-- start Recorded data --

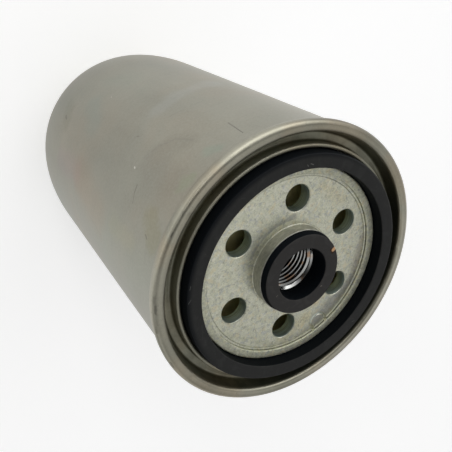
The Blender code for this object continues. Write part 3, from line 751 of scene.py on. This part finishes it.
seal = turned("hub_grommet", finer(rounded([
    (8.1, 0.0, 0.15), (8.1, 6.0, 0.3), (12.3, 6.0, 0.3), (12.78, 3.86, 0.08), (11.3, 3.86, 0.1), (11.3, 0.0, 0.15)]), 0.6),
    segments=192)
stands_for(seal, "hub_seal", "housing", GROMMET)

# ---- spring, which the element squeezes
def spring_mesh():
    wire, mean, turns, per_turn, sides = 1.8, 13.5, 5.0, 64, 20
    low, high = BASE + 1.0 + wire / 2, BASE + 25.4 - wire / 2
    count = int(turns * per_turn)
    centres = []
    for k in range(count + 1):
        turn = turns * k / count
        if turn <= 1:
            climb = wire * 1.08 * turn
        elif turn >= turns - 1:
            climb = (high - low) - wire * 1.08 * (turns - turn)
        else:
            climb = wire * 1.08 + ((high - low) - 2.16 * wire) * (turn - 1) / (turns - 2)
        centres.append((2 * pi * turn, low + climb))
    points, faces = [], []
    for angle, z in centres:
        out = Vector((cos(angle), sin(angle), 0.0))
        middle = out * mean + Vector((0.0, 0.0, z))
        for s in range(sides):
            a = 2 * pi * s / sides
            points.append(tuple(middle + (out * cos(a) + Vector((0, 0, 1)) * sin(a)) * wire / 2))
    for k in range(count):
        for s in range(sides):
            t = (s + 1) % sides
            faces.append([k * sides + s, k * sides + t, (k + 1) * sides + t, (k + 1) * sides + s])
    faces.append(list(range(sides))[::-1])
    faces.append([count * sides + s for s in range(sides)])
    return piece("element_spring", points, faces)


coil = spring_mesh()
stands_for(coil, "spring", "housing", SPRING)
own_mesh(coil)

# ================================================================ filter element
washer = turned("element_washer", rounded([
    (11.3, -7.7, 0.1), (11.3, -5.3, 0.1), (12.4, -4.3, 0.2), (14.2, -4.3, 0.4), (14.2, -7.7, 0.2)], 15.0), segments=128)
stands_for(washer, "element_seal", "element", WASHER)

top_cap = turned("pressed_upper_cap", rounded([
    (11.6, -8.5, 0.0), (11.6, -8.0, 0.2), (37.0, -8.0, 0.9), (37.0, -12.5, 0.15), (36.5, -12.5, 0.15),
    (36.5, -8.5, 0.4)], 12.0), segments=192)
stands_for(top_cap, "upper_end_cap", "element", CAP)

for name, node, z_cap, z_open in (("upper_potting_ring", "upper_potting", -8.8, -10.9),
                                  ("lower_potting_ring", "lower_potting", -110.9, -108.8)):
    ring = turned(name, rounded([(13.8, z_cap, 0.15), (36.2, z_cap, 0.4), (36.2, z_open, 0.5), (13.8, z_open, 0.5)]
                                if z_cap < z_open else
                                [(13.8, z_open, 0.5), (36.2, z_open, 0.5), (36.2, z_cap, 0.4), (13.8, z_cap, 0.15)],
                                15.0), segments=160)
    stands_for(ring, node, "element", POTTING)


def pleat_line(fold_r, root_r, fold_half, root_half, arc=4):
    """One closed line round the pleats with rounded folds and roots."""
    out = []
    count = 36
    for k in range(count):
        for centre, r, half, way in ((2 * pi * k / count, fold_r, fold_half, -1.0),
                                     (2 * pi * (k + 0.5) / count, root_r, root_half, 1.0)):
            for s in range(-arc, arc + 1):
                side = half * sin(pi / 2 * s / arc)
                rr = r + way * half * (1 - cos(pi / 2 * s / arc))
                out.append((rr * cos(centre) - side * sin(centre), rr * sin(centre) + side * cos(centre)))
    return out


def pleated():
    outer, inner = pleat_line(35.8, 14.8, 1.1, 0.35), pleat_line(35.3, 14.3, 0.62, 0.82)
    levels = [-108.5 + (97.3 * k / 24) for k in range(25)]
    n = len(outer)
    points, faces = [], []
    for i, z in enumerate(levels):
        sway = 0.10 * sin(pi * i / 24)
        for line in (outer, inner):
            for x, y in line:
                a = atan2(y, x)
                turn = sway * sin(7 * a + z / 9.0) / 25.0
                points.append((x * cos(turn) - y * sin(turn), x * sin(turn) + y * cos(turn), z))
    for i in range(len(levels) - 1):
        lo, hi = i * 2 * n, (i + 1) * 2 * n
        for j in range(n):
            k = (j + 1) % n
            faces.append([lo + j, lo + k, hi + k, hi + j])
            faces.append([lo + n + k, lo + n + j, hi + n + j, hi + n + k])
    top = (len(levels) - 1) * 2 * n
    for j in range(n):
        k = (j + 1) % n
        faces.append([top + j, top + k, top + n + k, top + n + j])
        faces.append([k, j, n + j, n + k])
    return piece("pleated_paper", points, faces, sharp=60.0)


paper = pleated()
stands_for(paper, "pleated_media", "element", PAPER)

tube = turned("perforated_tube", finer([(12.9, -110.9), (13.5, -110.9), (13.5, -8.8), (12.9, -8.8)], 8.0), segments=96)
drills = []
for row in range(5):
    z = -111.7 + 103.7 * (row + 0.75) / 5.5
    for k in range(6):
        around = 2 * pi * (k + 0.5 * (row % 2)) / 6 + pi / 24
        pts, fcs = turned_grid([(0.0, -2.5), (2.6, -2.5), (2.6, 2.5), (0.0, 2.5)], 32, closed=False)
        spin = Matrix.Translation((13.5 * cos(around), 13.5 * sin(around), z)) @ \
            Vector((cos(around), sin(around), 0)).to_track_quat("Z", "Y").to_matrix().to_4x4()
        drills.append(piece(f"drill_{row}_{k}", [tuple(spin @ Vector(p)) for p in pts], fcs))
carve(tube, drills)
stands_for(tube, "centre_tube", "element", TUBE)

bottom_cap = turned("pressed_lower_cap", rounded([
    (0.0, -111.7, 0.0), (37.0, -111.7, 0.9), (37.0, -107.2, 0.15), (36.5, -107.2, 0.15), (36.5, -111.2, 0.4),
    (0.0, -111.2, 0.0)], 12.0), segments=192, closed=False)
stands_for(bottom_cap, "lower_end_cap", "element", CAP)

seat = turned("spring_seat_cup", rounded([
    (0.0, -112.6, 0.0), (16.3, -112.6, 0.3), (16.4, -115.9, 0.1), (17.0, -115.9, 0.1), (17.0, -112.0, 0.6),
    (0.0, -112.0, 0.0)], 12.0), segments=128, closed=False)
stands_for(seat, "spring_seat", "element", SEAT)

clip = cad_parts["media_seam_clip"]
clip.data.materials.clear()
clip.data.materials.append(CLIP)

# ================================================================ studio
floor_look = Look("studio_floor", Roughness=0.9, Emission_Color=(1.0, 1.0, 1.0, 1.0), Emission_Strength=0.335)
floor_look.colour(floor_look.blend(floor_look.span(floor_look.noise(6.0, 3.0), 0.3, 0.7), (0.90, 0.90, 0.90),
                                   (0.915, 0.915, 0.915)))
bpy.ops.mesh.primitive_circle_add(vertices=96, radius=3.0, fill_type="NGON", location=(0, 0, 0))
floor = bpy.context.object
floor.name = "studio_floor"
floor.data.materials.append(floor_look.mat)
floor.visible_glossy = False
floor.visible_shadow = False

camera_data = bpy.data.cameras.new("photo_camera")
camera_data.sensor_width = 36.0
camera_data.lens = 45.434
camera_data.shift_x = 0.00591
camera_data.shift_y = -0.08384
camera_data.clip_start = 0.01
camera_data.clip_end = 50.0
camera = bpy.data.objects.new("photo_camera", camera_data)
camera.location = (-0.0236248, -0.1200100, FACE * MM + 0.1147357)
camera.rotation_euler = Euler((radians(-23.463144), radians(-29.326179), radians(123.653127)), "XYZ")
bpy.context.scene.collection.objects.link(camera)
bpy.context.scene.camera = camera

turn = camera.rotation_euler.to_matrix()
right, up, back = turn.col[0], turn.col[1], turn.col[2]
target = Vector((0.0, 0.0, FACE * MM))


def soft_box(name, direction, distance, size, power, colour=(1.0, 1.0, 1.0)):
    data = bpy.data.lights.new(name, "AREA")
    data.shape = "DISK"
    data.size = size
    data.energy = power
    data.color = colour
    obj = bpy.data.objects.new(name, data)
    obj.location = target + direction.normalized() * distance
    obj.rotation_euler = direction.to_track_quat("Z", "Y").to_euler()
    bpy.context.scene.collection.objects.link(obj)
    return obj


# (right, up, towards the camera) and power of each soft disc light
for name, (across, above, front), power in (("key", (-0.45, 0.45, 1.0), 0.44), ("key_top", (0.0, 0.6, 1.0), 0.36),
                                            ("key_high", (-0.2, 1.2, 0.8), 0.37), ("key_left", (-0.6, 0.0, 1.0), 0.20),
                                            ("key_low_left", (-1.2, 0.9, 0.3), 0.10)):
    soft_box(name, right * across + up * above + back * front, 0.9, 0.35, power)

# a broad light for the floor alone, so that the object's shadow stays soft and faint
floor_only = bpy.data.collections.new("floor_only")
floor_only.objects.link(floor)
sweep = bpy.data.lights.new("floor_light", "SUN")
sweep.energy = 1.0
sweep.angle = radians(50.0)
floor_light = bpy.data.objects.new("floor_light", sweep)
toward = Vector((cos(radians(250.0)) * cos(radians(34.0)), sin(radians(250.0)) * cos(radians(34.0)), sin(radians(34.0))))
floor_light.rotation_euler = toward.to_track_quat("Z", "Y").to_euler()
floor_light.location = target + toward
bpy.context.scene.collection.objects.link(floor_light)
floor_light.light_linking.receiver_collection = floor_only

world = bpy.data.worlds.new("studio_world")
bpy.context.scene.world = world
world.use_nodes = True
tree = world.node_tree
tree.nodes.clear()
output = tree.nodes.new("ShaderNodeOutputWorld")
coords = tree.nodes.new("ShaderNodeTexCoord")

# (azimuth and elevation in degrees in the row frame, sharpness, brightness)
LOBES = [
    (-101, -75, 12, 0.23),
    (19, -75, 12, 0.20),
    (139, -75, 12, 0.29),
    (-146, -45, 12, 0.50),
    (-101, -45, 12, 0.45),
    (-56, -45, 12, 0.38),
    (-11, -45, 12, 0.69),
    (34, -45, 12, 0.43),
    (79, -45, 12, 0.68),
    (124, -45, 12, 0.56),
    (169, -45, 12, 0.48),
    (-161, -15, 12, 0.82),
    (-131, -15, 12, 0.93),
    (-101, -15, 12, 0.38),
    (-71, -15, 12, 0.86),
    (-41, -15, 12, 0.36),
    (19, -15, 12, 0.10),
    (49, -15, 12, 0.79),
    (109, -15, 12, 1.45),
    (139, -15, 12, 0.33),
    (-176, 15, 12, 1.66),
    (-146, 15, 12, 1.18),
    (-56, 15, 12, 0.19),
    (-26, 15, 12, 0.21),
    (4, 15, 12, 0.64),
    (34, 15, 12, 0.21),
    (64, 15, 12, 0.08),
    (94, 15, 12, 0.30),
    (154, 15, 12, 1.35),
    (-21, 45, 12, 0.22),
    (59, 45, 12, 0.24),
    (99, 45, 12, 0.26),
    (179, 45, 12, 0.11),
    (7, 70, 12, 0.28),
    (79, 70, 12, 0.46),
    (-101, 90, 12, 0.26),
]
AMBIENT = 0.0


def world_maths(operation, a, b=None, clamp=False):
    node = tree.nodes.new("ShaderNodeMath")
    node.operation = operation
    node.use_clamp = clamp
    for i, value in enumerate((a, b)):
        if isinstance(value, bpy.types.NodeSocket):
            tree.links.new(value, node.inputs[i])
        elif value is not None:
            node.inputs[i].default_value = value
    return node.outputs[0]


def lobe(azimuth, elevation, sharpness):
    direction = (cos(radians(azimuth)) * cos(radians(elevation)), sin(radians(azimuth)) * cos(radians(elevation)),
                 sin(radians(elevation)))
    dot = tree.nodes.new("ShaderNodeVectorMath")
    dot.operation = "DOT_PRODUCT"
    tree.links.new(coords.outputs["Generated"], dot.inputs[0])
    dot.inputs[1].default_value = direction
    return world_maths("POWER", world_maths("MAXIMUM", dot.outputs["Value"], 0.0), sharpness)


total = None
for azimuth, elevation, sharpness, strength in LOBES:
    one = world_maths("MULTIPLY", lobe(azimuth, elevation, sharpness), strength)
    total = one if total is None else world_maths("ADD", total, one)
total = world_maths("MAXIMUM", world_maths("ADD", total, AMBIENT), 0.0)
light = tree.nodes.new("ShaderNodeBackground")
light.inputs["Color"].default_value = (1.0, 1.0, 1.0, 1.0)
tree.links.new(total, light.inputs["Strength"])
plain = tree.nodes.new("ShaderNodeBackground")
plain.inputs["Color"].default_value = (1.0, 1.0, 1.0, 1.0)
plain.inputs["Strength"].default_value = 0.985
path = tree.nodes.new("ShaderNodeLightPath")
choose = tree.nodes.new("ShaderNodeMixShader")
tree.links.new(path.outputs["Is Camera Ray"], choose.inputs["Fac"])
tree.links.new(light.outputs[0], choose.inputs[1])
tree.links.new(plain.outputs[0], choose.inputs[2])
tree.links.new(choose.outputs[0], output.inputs["Surface"])

bpy.context.scene.view_settings.view_transform = "Standard"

-- end Recorded data --

Everything from the first line of the material through the line containing "own_mesh(coil)" is to be printed exactly; lines after that are to be left out.

**Exercise answer**
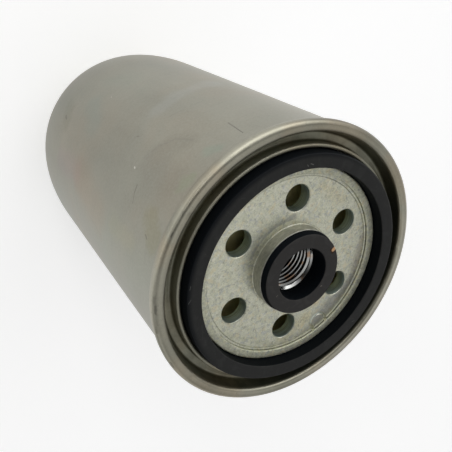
The Blender code for this object continues. Write part 3, from line 751 of scene.py on. This part finishes it.
seal = turned("hub_grommet", finer(rounded([
    (8.1, 0.0, 0.15), (8.1, 6.0, 0.3), (12.3, 6.0, 0.3), (12.78, 3.86, 0.08), (11.3, 3.86, 0.1), (11.3, 0.0, 0.15)]), 0.6),
    segments=192)
stands_for(seal, "hub_seal", "housing", GROMMET)

# ---- spring, which the element squeezes
def spring_mesh():
    wire, mean, turns, per_turn, sides = 1.8, 13.5, 5.0, 64, 20
    low, high = BASE + 1.0 + wire / 2, BASE + 25.4 - wire / 2
    count = int(turns * per_turn)
    centres = []
    for k in range(count + 1):
        turn = turns * k / count
        if turn <= 1:
            climb = wire * 1.08 * turn
        elif turn >= turns - 1:
            climb = (high - low) - wire * 1.08 * (turns - turn)
        else:
            climb = wire * 1.08 + ((high - low) - 2.16 * wire) * (turn - 1) / (turns - 2)
        centres.append((2 * pi * turn, low + climb))
    points, faces = [], []
    for angle, z in centres:
        out = Vector((cos(angle), sin(angle), 0.0))
        middle = out * mean + Vector((0.0, 0.0, z))
        for s in range(sides):
            a = 2 * pi * s / sides
            points.append(tuple(middle + (out * cos(a) + Vector((0, 0, 1)) * sin(a)) * wire / 2))
    for k in range(count):
        for s in range(sides):
            t = (s + 1) % sides
            faces.append([k * sides + s, k * sides + t, (k + 1) * sides + t, (k + 1) * sides + s])
    faces.append(list(range(sides))[::-1])
    faces.append([count * sides + s for s in range(sides)])
    return piece("element_spring", points, faces)


coil = spring_mesh()
stands_for(coil, "spring", "housing", SPRING)
own_mesh(coil)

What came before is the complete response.